Directive:
Select from the records below every line that has the word "materials" in it.

Entries shown:
* * * *

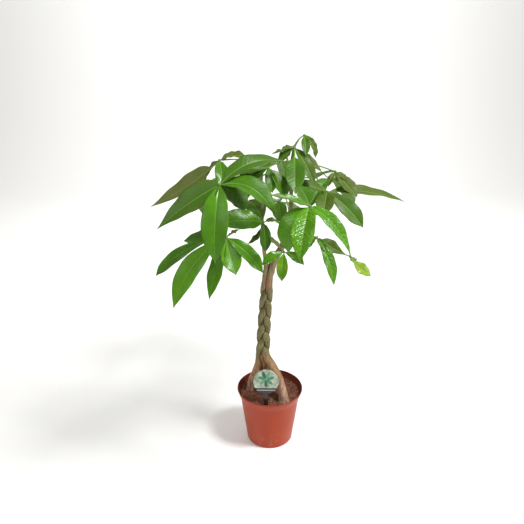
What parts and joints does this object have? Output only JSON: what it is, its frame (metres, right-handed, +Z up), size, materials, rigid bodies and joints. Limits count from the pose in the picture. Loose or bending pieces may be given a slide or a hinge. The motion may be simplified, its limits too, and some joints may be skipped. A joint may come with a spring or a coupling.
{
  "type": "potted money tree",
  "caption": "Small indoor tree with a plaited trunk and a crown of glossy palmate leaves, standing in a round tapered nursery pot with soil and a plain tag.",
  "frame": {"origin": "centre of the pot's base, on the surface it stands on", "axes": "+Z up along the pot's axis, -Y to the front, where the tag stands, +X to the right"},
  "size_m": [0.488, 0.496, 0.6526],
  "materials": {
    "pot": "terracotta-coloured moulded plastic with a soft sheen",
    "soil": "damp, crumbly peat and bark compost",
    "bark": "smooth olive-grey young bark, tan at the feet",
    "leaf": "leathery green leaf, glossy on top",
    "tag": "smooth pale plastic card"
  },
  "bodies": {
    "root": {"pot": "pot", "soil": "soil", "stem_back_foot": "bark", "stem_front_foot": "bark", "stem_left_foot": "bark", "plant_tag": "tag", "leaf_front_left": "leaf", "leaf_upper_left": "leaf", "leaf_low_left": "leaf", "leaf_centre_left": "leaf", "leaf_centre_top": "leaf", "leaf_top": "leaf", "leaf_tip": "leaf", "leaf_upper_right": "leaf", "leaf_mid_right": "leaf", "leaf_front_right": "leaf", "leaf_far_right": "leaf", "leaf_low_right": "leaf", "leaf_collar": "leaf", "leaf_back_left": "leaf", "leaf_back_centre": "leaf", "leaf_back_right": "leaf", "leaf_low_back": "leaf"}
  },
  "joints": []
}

* * * *

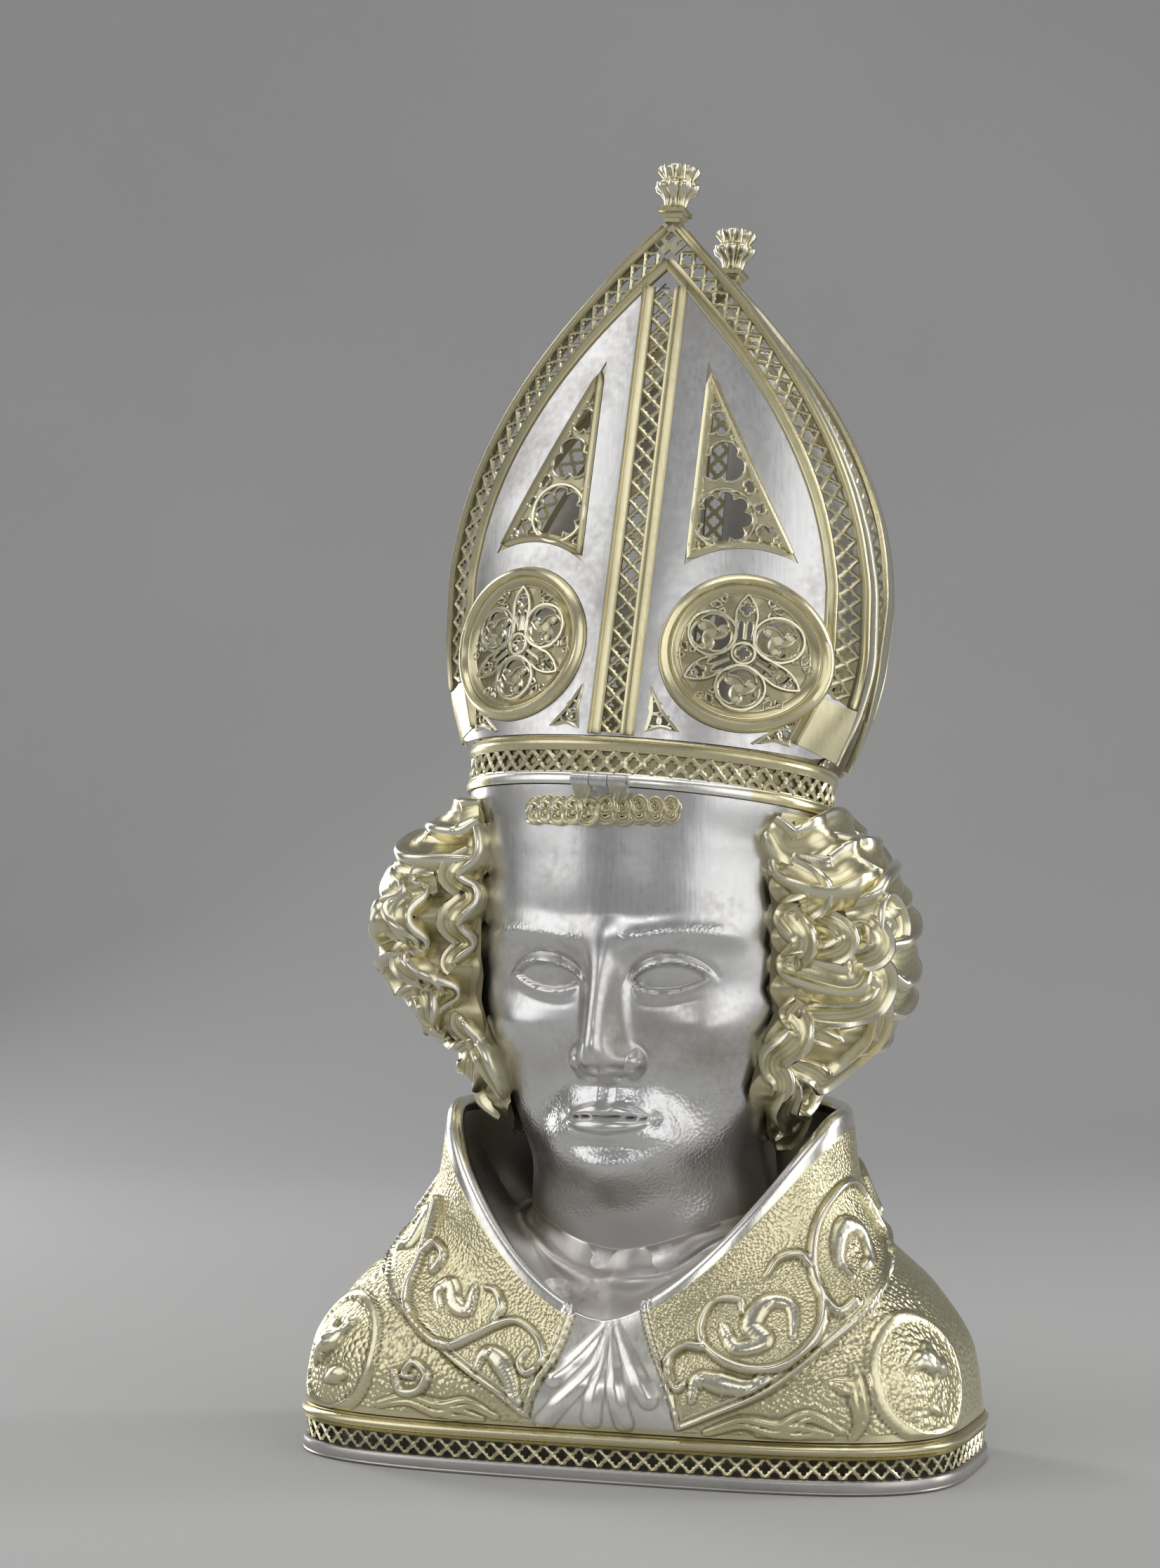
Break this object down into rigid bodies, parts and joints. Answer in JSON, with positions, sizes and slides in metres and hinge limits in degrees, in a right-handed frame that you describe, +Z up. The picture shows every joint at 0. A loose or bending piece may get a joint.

* * * *

Result of this exercise:
What parts and joints does this object have? Output only JSON: what it is, its frame (metres, right-handed, +Z up), size, materials, rigid bodies and joints. Limits count from the pose in the picture. Loose or bending pieces may be given a slide or a hinge. The motion may be simplified, its limits too, and some joints may be skipped. A joint may come with a spring or a coupling.
  "materials": {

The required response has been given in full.